Exercice 5 : Même forme que le premier. Un élève lit l’extrait et chacun reprend quand il le veut un segment de ce que le récitant dit. Cela doit provoquer des jeux d’échos infinis. Néanmoins le texte doit être audible. Il s’agira de moduler sa puissance de voix et de se glisser dans les blancs.

Il s’agit de faire prendre conscience aux élèves que les jeux de voix sont déjà des approches de mises en scène. Ils devront choisir et argumenter pour les choix qu’ils auront faits dans les diverses versions et les divers essais de mises en voix. Ce bilan pourra aussi faire l’objet d’une trace écrite évaluée.

Du lire au dire et du dire au questionner

On rappellera aux élèves que la pièce est un ensemble de questionnements. Les titres de scène sont des questions. La Sphinx questionne Œdipe. Œdipe questionne l’oracle. Antigone questionne Créon. Créon questionne Antigone. Le Coryphée questionne le public, le monde moderne.
> Mise en abyme du questionnement, achèvement sur une question intime, posée à chacun d’entre nous

Exercice 6 : Chaque élève doit retenir les questions-titre d’une scène ainsi que la question finale de la pièce.

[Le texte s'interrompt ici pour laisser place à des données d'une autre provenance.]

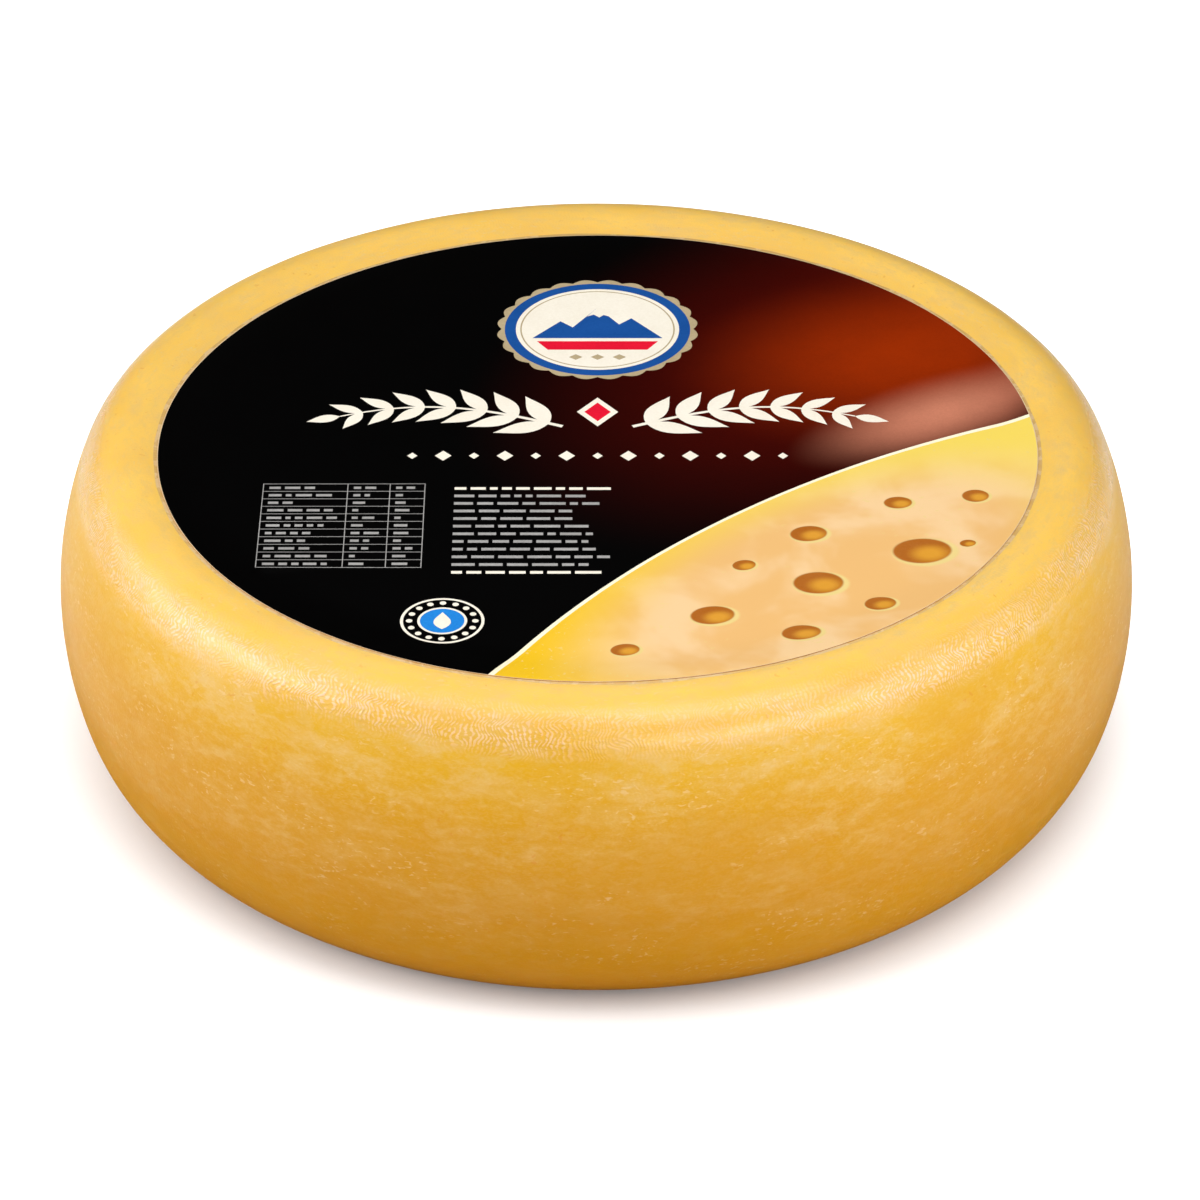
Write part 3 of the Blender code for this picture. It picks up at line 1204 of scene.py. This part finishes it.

En fonction du nombre d’élèves, une question peut être apprise plusieurs fois.

De quoi est-il question ? Pourquoi Œdipe a-t-il croisé la Sphinx ? Comment s’est-elle formée, cette étrange famille ? Pourquoi la peste s’est-elle abattue sur Thèbes ? L’amour, un remède à la peste ? L’homme peut-il déjouer le destin ? Toutes ces morts calmeront-elles le destin ? L’exil d’Œdipe apaisera-t-il la malédiction ? Qu’est-ce que gagner veut dire ?

Les élèves en cercle diront leurs questions les uns à la suite des autres
1. de façon neutre
2. sous forme interrogative
3. sous forme de réponse
> Il s’agit de prendre conscience de l’accent phrastique.

Puis on demandera aux élèves de dire leur question comme une litanie en bougeant dans l’espace. On aura donc des superpositions de questions, des questions répondant aux questions et ce pas forcément dans l’ordre des scènes.

On gardera la trace sonore, ou visuelle et sonore, de cet exercice comme matière pour la mise en scène.